How many people loudly and sometimes proudly claim they believe the Bible is God’s Word and even inerrant? Well, what do these words mean? I mean come on, we must do some verbal gymnastics to avoid the obvious implications of Paul’s warning. And yet the church has found ways to dilute and avoid being inconvenienced by words like these. And if a sinner comes to Christ during a Christmas pageant, and sometimes they do, that is presented as evidence of God’s approval. The end justifies the means. But there is much more to Paul’s warnings.

Gal.4: 20 I desire to be present with you now, and to change my voice; for I stand in doubt of you.
21 Tell me, ye that desire to be under the law, do ye not hear the law?
22 For it is written, that Abraham had two sons, the one by a bondmaid, the other by a freewoman.
23 But he who was of the bondwoman was born after the flesh; but he of the freewoman was by promise.
24 Which things are an allegory: for these are the two covenants; the one from the mount Sinai, which gendereth to bondage, which is Agar.
25 For this Agar is mount Sinai in Arabia, and answereth to Jerusalem which now is, and is in bondage with her children.
26 But Jerusalem which is above is free, which is the mother of us all.
27 For it is written, Rejoice, thou barren that bearest not; break forth and cry, thou that travailest not: for the desolate hath many more children than she which hath an husband.
28 Now we, brethren, as Isaac was, are the children of promise.
29 But as then he that was born after the flesh persecuted him that was born after the Spirit, even so it is now.
30 Nevertheless what saith the scripture? Cast out the bondwoman and her son: for the son of the bondwoman shall not be heir with the son of the freewoman.
31 So then, brethren, we are not children of the bondwoman, but of the free.

There can be no compromise regardless of how deeply in love you have fallen with pagan observances, that is if you sincerely wish to please God and follow His Words. The bondwoman, the law, cannot share a doctrinal tent with the freedom that is found in Christ. Even though the law was once a schoolmaster that brought us to Christ, the two are enemies now. After the law had finished its work, it was destroyed. To resurrect it is a sin and compromises the gospel and the truth. Shadows cannot feed, they cannot edify, and even though sentimental observances have found their way into the church, they still diminish the glory of the Risen Christ.

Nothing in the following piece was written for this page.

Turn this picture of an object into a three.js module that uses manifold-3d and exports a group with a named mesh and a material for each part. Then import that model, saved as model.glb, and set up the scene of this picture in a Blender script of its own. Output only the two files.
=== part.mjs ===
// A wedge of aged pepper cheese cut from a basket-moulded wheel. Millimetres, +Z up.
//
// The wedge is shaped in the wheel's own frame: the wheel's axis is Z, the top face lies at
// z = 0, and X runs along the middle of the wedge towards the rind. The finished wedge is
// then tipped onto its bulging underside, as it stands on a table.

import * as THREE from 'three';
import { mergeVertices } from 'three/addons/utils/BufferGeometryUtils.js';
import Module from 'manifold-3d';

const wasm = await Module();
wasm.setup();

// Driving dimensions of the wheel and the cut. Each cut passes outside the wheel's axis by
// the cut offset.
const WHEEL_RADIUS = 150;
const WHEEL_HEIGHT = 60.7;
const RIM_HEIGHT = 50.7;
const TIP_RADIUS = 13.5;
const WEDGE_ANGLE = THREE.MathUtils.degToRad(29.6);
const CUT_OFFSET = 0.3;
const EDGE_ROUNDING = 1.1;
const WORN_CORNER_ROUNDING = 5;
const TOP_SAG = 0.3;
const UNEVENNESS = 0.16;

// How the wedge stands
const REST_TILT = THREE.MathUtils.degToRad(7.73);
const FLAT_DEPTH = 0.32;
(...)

Religious holidays spiritually persecute the Spirit as is mentioned in verse 29. This is no game, and part of the reason the church blends in so well with the world is that we observe days like they do, we spend like they do, we borrow like they do, we vote like they do, and yet we believe that Christ has changed us? The event called Christmas is not only unscriptural as it pertains to accuracy in its date, but it is not even an Old Testament feast. It was ushered in by a fallen religious church to provide a substitute for another pagan holiday.

But even if the birth of Jesus was commanded by Scripture as an observance by the church, the western practice has become nothing short of a hedonistic spending spree and a heathen leviathan that is overwhelmingly sentimental rather than a true worship of the Incarnate Christ. I have seen Christmas celebrations in church where there is a play where people sing “It’s Beginning to look a lot like Christmas” and other songs which celebrate some kind of Christmas “spirit”. To treat Christmas as a spirit is pagan but certainly defines the observance. To be technical, observing birthdays in and of itself is also pagan.

It would be a compromise for individuals believers to observe pagan holidays, but over the centuries the church has succumbed to the cultural pressure. And this pagan ritual has become a mainstay in the church with trees and gifts and the spirit of the season. Does this rattle your cage, or does it disturb your plans? This kind of issue, even though it is not essentially doctrinal, is often a beginning point for believers to begin to move away from the trappings of the western institutional church. Do you think this was just discovered? Do you think a nobody like me is just finding axes to grind? Well, since you seek a greater earthly authority, I leave you with the words of C. H. Spurgeon.

"We have no superstitious regard for times and seasons. Certainly we do not believe in the present ecclesiastical arrangement called Christmas: first, because we do not believe in the mass at all, but abhor it, whether it be said or sung in Latin or in English; and, secondly, because we find no Scriptural warrant whatever for observing any day as the birthday of the Savior; and, consequently, its observance is a superstition, and not because of divine authority."

I exhort you to pray about it this year.

6 comments:

TRUTH459 said...

Christians and Halloween – 101 Blog.
http://truth459.blogspot.com/2010/10/christians-and-halloween-101blog.html

*** (Ezekiel 2:7) And you shall speak My Words to them, whether they will hear or whether they will forbear, for they are rebellious.

JMD said...

It is so interesting the level of fervor that professing Christians have about the protecting of Christmas. While one may be "tolerated" for opting out of Halloween I have found their is not the same charity extended to those that choose not to participate in Christmas or some of the other holiday celebrations.

Anonymous said...

Rick,

This was a test, right? I have to laugh to myself because you gave the answer to this test in the sermon yesterday. We have strayed from the Gospel message of Grace and Salvation. What can wash away my sin, nothing but the blood of Jesus. What can make me whole again, nothing but the blood of Jesus.

Joel

Lori Tucker said...

Christmas is nothing more than just another one of the golden calves of Churchianity. Touch it and expect the "Christian" fur to fly. :(

Anonymous said...

Rick I totally agree but what about Thanksgiving? I think that the Christian should be thankful everyday not just a certain day set aside for this. What do you think?-Noel

Rick Frueh said...

Yes, Thanksgiving is a sentamental holiday tethered to nationalsim. It presents a false view of how the Indians were generally treated as well as a false view of the depth of spirituality in those days. We would do well to remember that being "God fearing" does not necessarily equate to being evangelical.